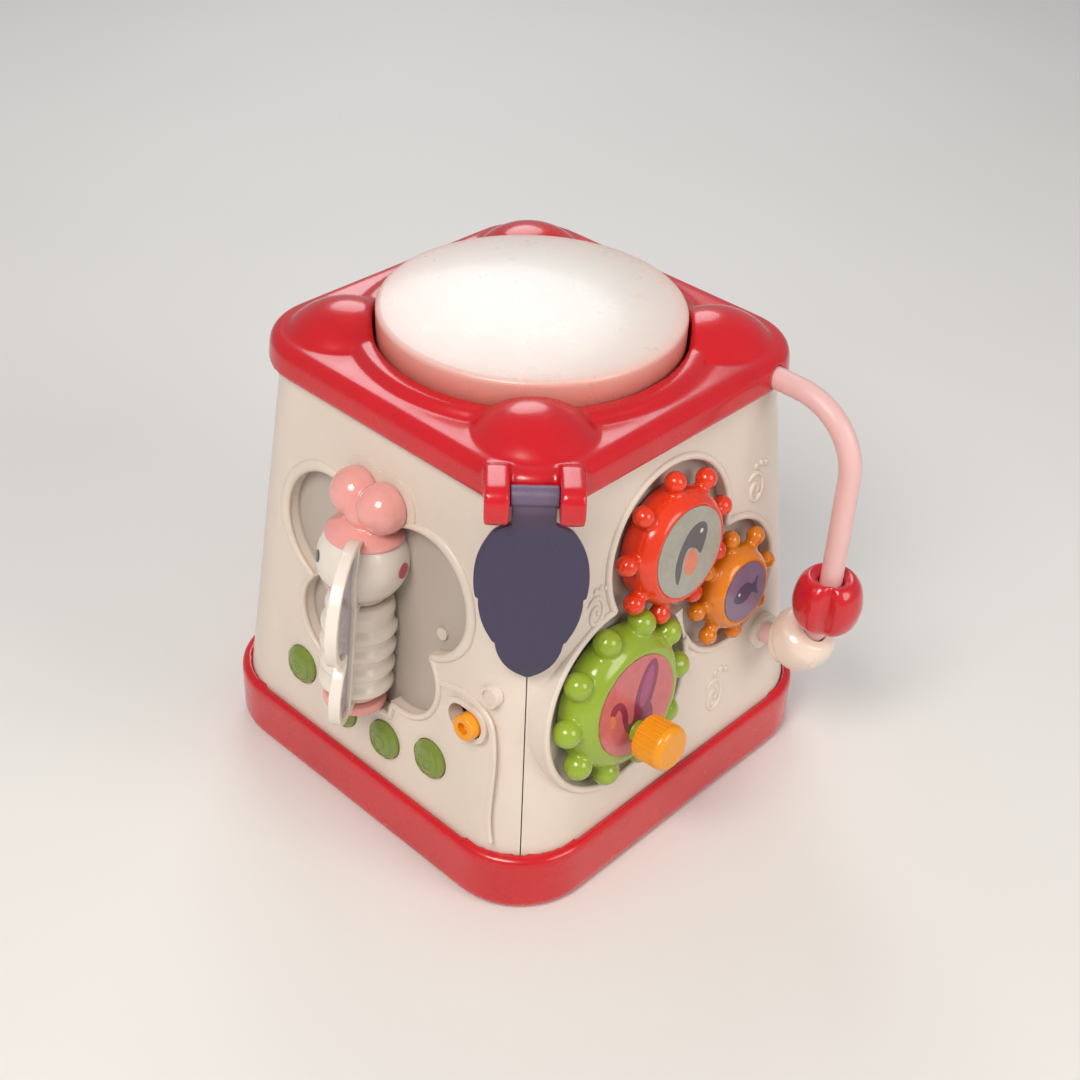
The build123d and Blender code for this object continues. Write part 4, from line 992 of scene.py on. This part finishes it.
def numerals():
    """Quarter-hour numbers standing a little out of the dial."""
    for number, angle in ((12, 90), (3, 0), (6, -90), (9, 180)):
        curve = bpy.data.curves.new(f"numeral_{number}", "FONT")
        curve.body = str(number)
        curve.size = 9.0 * MM
        curve.extrude = 0.35 * MM
        curve.bevel_depth = 0.12 * MM
        curve.align_x = "CENTER"
        curve.align_y = "CENTER"
        source = bpy.data.objects.new(f"numeral_{number}_text", curve)
        bpy.context.scene.collection.objects.link(source)
        bpy.context.view_layer.update()
        mesh = bpy.data.meshes.new_from_object(source.evaluated_get(bpy.context.evaluated_depsgraph_get()))
        bpy.data.objects.remove(source)
        x = NUMERAL_REACH * math.cos(math.radians(angle))
        up = NUMERAL_REACH * math.sin(math.radians(angle))
        mesh.transform(CLOCK.frame(x, CLOCK_UP + up, DIAL_OUT + 1.9))
        piece(f"numeral_{number}", mesh, "housing", "red_shell", smooth=False)


def dial_ring():
    """Pink ring near the edge of the dial."""
    loop = [(x, CLOCK_UP + y) for x, y in circle_run(0, 0, 34.6, 120)][:-1]
    mesh = ridge_mesh("dial_ring", [on_side(CLOCK, loop, DIAL_OUT + 1.6)], 0.9, 0.7, closed=True)
    piece("dial_ring", mesh, "housing", "hat_pink")


def window_rim():
    """Raised lip round the roller's window."""
    half_x, half_y, corner = 33.6, 19.6, 5.0
    run = []
    for cx, cy, start in ((1, 1, 0), (-1, 1, 90), (-1, -1, 180), (1, -1, 270)):
        for k in range(9):
            angle = math.radians(start + 90 * k / 8)
            run.append((cx * (half_x - corner) + corner * math.cos(angle),
                        ROLLER_UP + cy * (half_y - corner) + corner * math.sin(angle)))
    mesh = ridge_mesh("window_rim", [on_side(ROLLER, run, 1.1)], 1.1, 0.6, closed=True)
    piece("window_rim", mesh, "housing", "white_panel")


numerals()
dial_ring()
window_rim()


# ---------------------------------------------------------------- face of the figure

def smile():
    """Small calm smile line on the head."""
    head_up = 88.0
    radius = 15.5
    run = []
    for k in range(17):
        azimuth = math.radians(-14 + 28 * k / 16)
        latitude = math.radians(-24 + 5 * (abs(k - 8) / 8) ** 2)
        direction = (BUTTERFLY.x * math.sin(azimuth) * math.cos(latitude)
                     + BUTTERFLY.out * math.cos(azimuth) * math.cos(latitude)
                     + BUTTERFLY.up * math.sin(latitude))
        run.append((BUTTERFLY.at(0, head_up, PAGE_OUT) + direction * radius * MM, direction))
    piece("smile_line", ridge_mesh("smile_line", [run], 0.32, 0.14, 8), "housing", "cheek_pink")


smile()


# ---------------------------------------------------------------- floor, light and camera

def make_floor():
    """Plain pale studio floor."""
    build = bmesh.new()
    bmesh.ops.create_grid(build, x_segments=2, y_segments=2, size=3.0)
    mesh = bpy.data.meshes.new("studio_floor")
    build.to_mesh(mesh)
    build.free()
    floor = bpy.data.objects.new("studio_floor", mesh)
    bpy.context.scene.collection.objects.link(floor)
    shader = Shader("floor_pale")
    cloud = shader.noise(3.0)
    shader.colour(shader.ramp(cloud, [(0.3, (0.78, 0.77, 0.75)), (0.7, (0.81, 0.80, 0.78))]))
    shader.set(Roughness=0.7)
    mesh.materials.append(shader.material)


def area_light(name, at, aim, size, power, colour):
    """Round soft light aimed at a point."""
    data = bpy.data.lights.new(name, "AREA")
    data.shape = "DISK"
    data.size = size
    data.energy = power
    data.color = colour
    lamp = bpy.data.objects.new(name, data)
    lamp.location = at
    lamp.rotation_euler = (Vector(aim) - Vector(at)).to_track_quat("-Z", "Y").to_euler()
    bpy.context.scene.collection.objects.link(lamp)


def make_light():
    """Key, fill and back light with a faint even sky."""
    aim = (0.0, 0.0, 0.09)
    area_light("key_light", (0.25, -0.75, 0.95), aim, 0.50, 8.6, (1.0, 0.93, 0.85))
    area_light("fill_light", (0.95, 0.15, 0.60), aim, 0.60, 3.8, (1.0, 0.94, 0.88))
    area_light("back_light", (-0.70, 0.60, 0.80), aim, 0.60, 3.0, (0.95, 0.97, 1.0))
    world = bpy.data.worlds.new("studio")
    world.use_nodes = True
    background = world.node_tree.nodes["Background"]
    background.inputs["Color"].default_value = (0.92, 0.93, 0.95, 1)
    background.inputs["Strength"].default_value = 0.37
    bpy.context.scene.world = world


# Where the photograph was taken from, fitted to the body's straight edges.
CAMERA_AT = Vector((0.32918, -0.35085, 0.43221))
CAMERA_LOOK = Vector((-0.54469, 0.59571, -0.59030))
CAMERA_LENS = 54.24
CAMERA_ROLL = 2.72


def make_camera():
    """Camera at the photograph's place, angle and lens."""
    data = bpy.data.cameras.new("camera")
    data.lens = CAMERA_LENS
    data.sensor_width = 36.0
    data.clip_start = 0.01
    camera = bpy.data.objects.new("camera", data)
    level = CAMERA_LOOK.to_track_quat("-Z", "Y").to_matrix()
    turn = level @ Matrix.Rotation(math.radians(CAMERA_ROLL), 3, "Z")
    camera.matrix_world = Matrix.Translation(CAMERA_AT) @ turn.to_4x4()
    bpy.context.scene.collection.objects.link(camera)
    bpy.context.scene.camera = camera


make_floor()
make_light()
make_camera()
bpy.context.scene.view_settings.view_transform = "Standard"
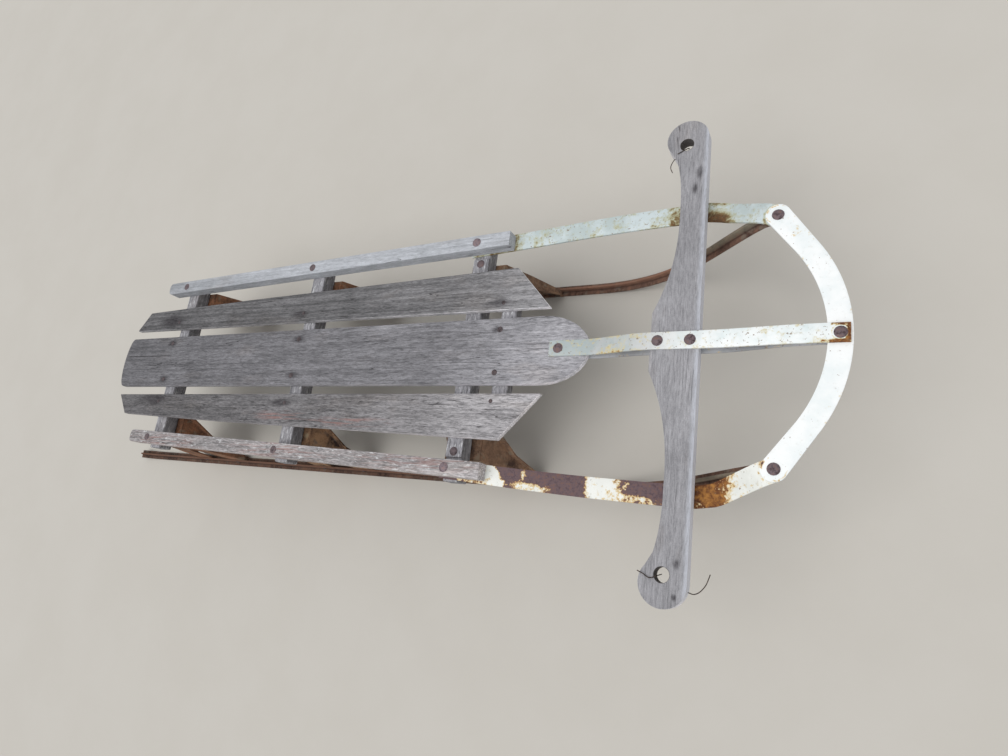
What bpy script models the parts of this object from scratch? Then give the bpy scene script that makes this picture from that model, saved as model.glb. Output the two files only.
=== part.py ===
"""Steerable wooden sled on steel runners.

X runs forward to the bow, Y to the rider's left and Z up. The ground is z = 0, and the
origin lies on it under the middle of the sled's length. All sizes are in metres.
"""
import math

import bmesh
import bpy
from mathutils import Matrix, Vector

# Benches, the cross bars that carry the deck and the rails
FRONT_BENCH_X = 0.202
BENCH_PITCH = 0.317
BENCH_TOP = 0.158
BENCH_THICK = 0.0245
BENCH_WIDTH = 0.026
BENCH_OVERHANG = 0.005
BENCH_EDGE = 0.002

# Cleat under the front of the deck
CLEAT_OFFSET = 0.058
CLEAT_WIDTH = 0.024
CLEAT_THICK = 0.017
CLEAT_HALF_LENGTH = 0.094

# Deck boards
BOARD_THICK = 0.0095
BOARD_EDGE = 0.0016
CENTRE_HALF_WIDTH = 0.0475
CENTRE_REAR_OVERHANG = 0.1295
CENTRE_REAR_CROWN = 0.014
NOSE_REACH = 0.1845
NOSE_STRAIGHT = 0.1165
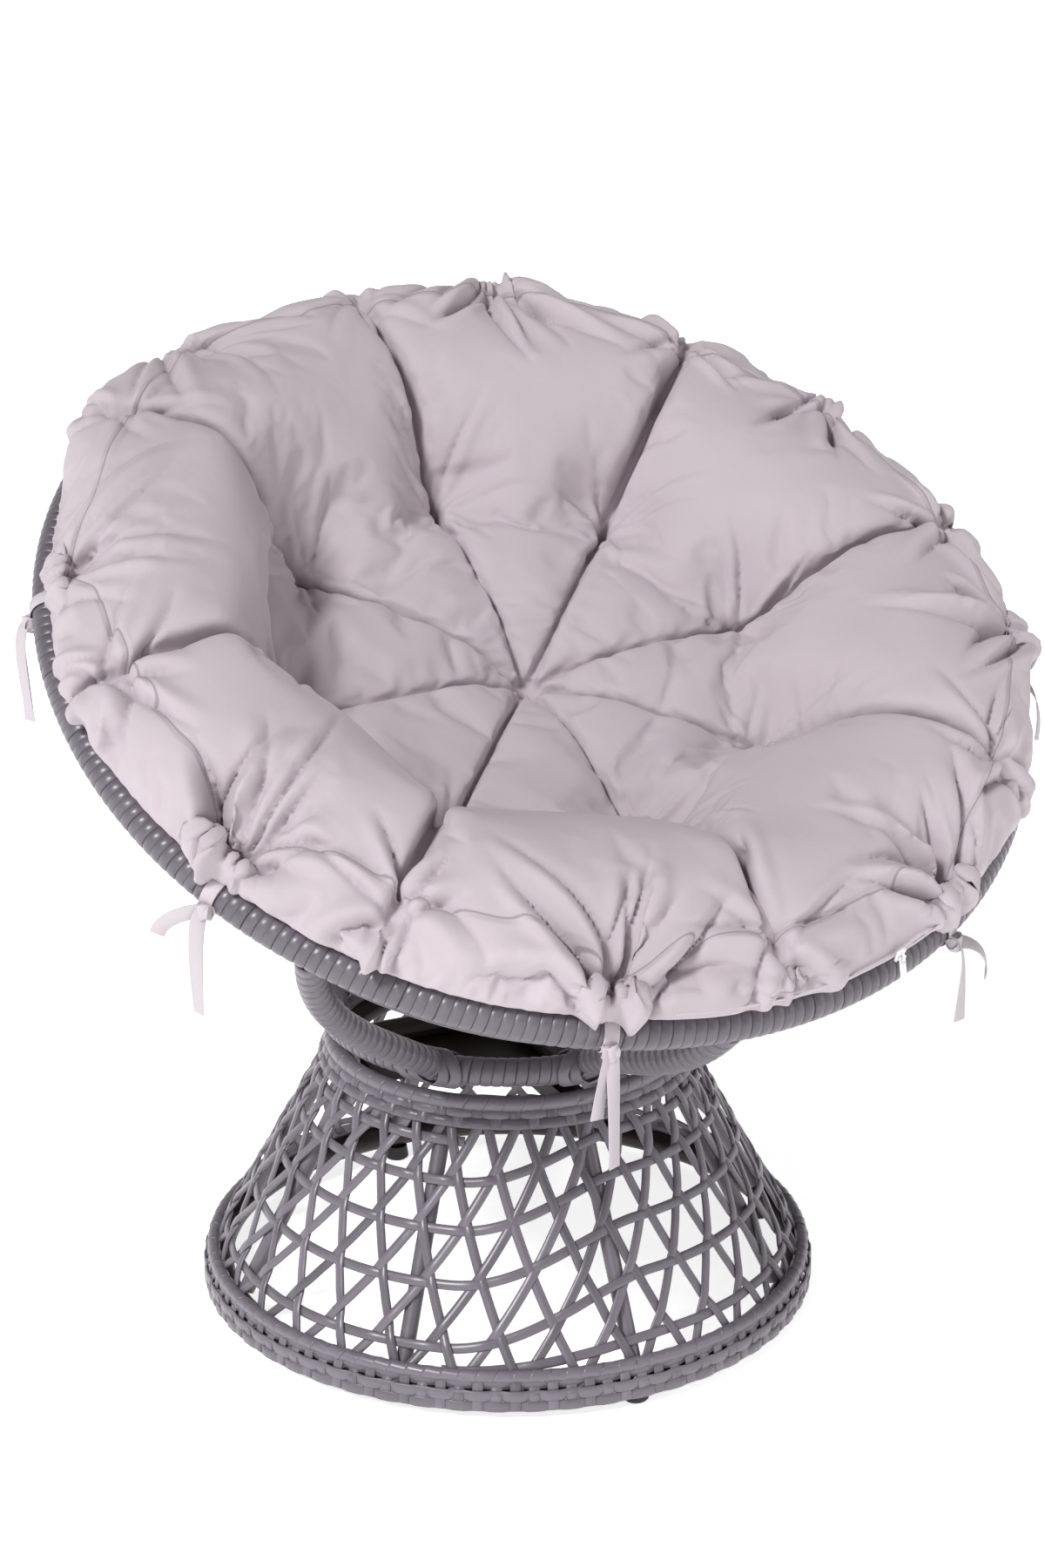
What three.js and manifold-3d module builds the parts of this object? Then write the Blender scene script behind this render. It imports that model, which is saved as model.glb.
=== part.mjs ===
// A round swivel chair: a woven base, a tilted bowl on a ball bearing plate and one tufted cushion.
// Millimetres, +Z up, the sitter faces -Y. Angles round the chair start at the front and grow
// towards +X. The origin is on the floor under the middle of the chair's bounding box.
import * as THREE from 'three';
import { mergeVertices } from 'three/addons/utils/BufferGeometryUtils.js';
import Module from 'manifold-3d';

const wasm = await Module();
wasm.setup();

// Driving dimensions
const seam = 0.3;                       // gap left between pieces that touch
const runGap = 0.2;                     // radial gap of a shaft in its hole
const ballGap = 0.15;                   // play of a ball between the plates
const cutOver = 2;                      // overrun of every cut
const baseTube = 12;                    // radius of the base's ring tubes
const bottomRingRadius = 292;           // centre line of the bottom ring
const topRingRadius = 168;              // centre line of the top ring
const topRingHeight = 252;              // centre line of the top ring above the floor
const footHeight = 14.7;
const footRadius = 13;
const footTopRadius = 11;
const footEdge = 2;                     // bevel round the foot's sole
const legTube = 8;
const borderThick = 5;
const bottomBorderTall = 37;
const bottomBorderLow = 11;             // lower edge of the bottom border above the floor
const topBorderThick = 3.4;
const topBorderTall = 30;               // along the slope of the weave
const strandThick = 3;
const strandWide = 9;
const weftThick = 2.4;
const weftWide = 8;
const weaveLift = 2.4;                  // from the tubes' outer side to the strands' middle
const weftLift = 2.6;                   // from the strands' middle to the weft's inner side
const seatTube = 14;                    // radius of the seat ring and of the ribs
const seatRingRadius = 176;             // centre line of the seat ring
const seatRingDrop = 22;                // free height between the top ring and the seat ring
const rimTube = 17;
const rimRadius = 461;                  // centre line of the rim
const rimHeight = 695;                  // centre of the rim above the floor
const rimForward = 78;                  // centre of the rim in front of the swivel axis
const rimTilt = THREE.MathUtils.degToRad(30);
const crossTube = 12;                   // radius of the seat's cross tubes
const crossBarWide = 25;
const crossBarTall = 20;
const bowlDepth = 240;                  // centre ring of the bowl below the rim's plane
const bowlHoopTube = 5;
const bowlRingRadius = 90;
const bowlRingTube = 5;
const plateSide = 200;
const plateThick = 3;
const plateCorner = 18;                 // corner radius of the swivel plates
const ballRadius = 4;
const ballCircle = 55;
const cageThick = 1.6;
const cageBand = 20;                    // width of the ball cage
const rivetRadius = 6;
const rivetHead = 10;
const rivetHeadThick = 2.4;
const boltCircle = 110;
const boltRadius = 3;
const boltHeadRadius = 5.5;
const boltHeadThick = 4;
const boltGrip = 12;                    // length of the bolt inside the cross tube
const cushionInset = 3;                 // widest point of the boxing band inside the rim's outer side
const cushionCrest = 112;               // top of the roll above the rim's plane
const crestDrop = 50;                   // how much lower the roll is at the cushion's low side
const crestRadius = 362;
const hollowHeight = -18;               // cover near the middle, above the rim's plane
const bandTopHeight = 60;
const bandTopInset = 15;                // upper edge of the boxing band inside its widest point
const bandMidHeight = 39;
const bandDrop = 15;                    // how much lower the band is at the cushion's low side
const bandLowInset = 5;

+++

▸ Task instructions
Select every line in the material above where the string "Blender" occurs, and copy it.

▸ Answer to the problem
The build123d and Blender code for this object continues. Write part 4, from line 992 of scene.py on. This part finishes it.
What three.js and manifold-3d module builds the parts of this object? Then write the Blender scene script behind this render. It imports that model, which is saved as model.glb.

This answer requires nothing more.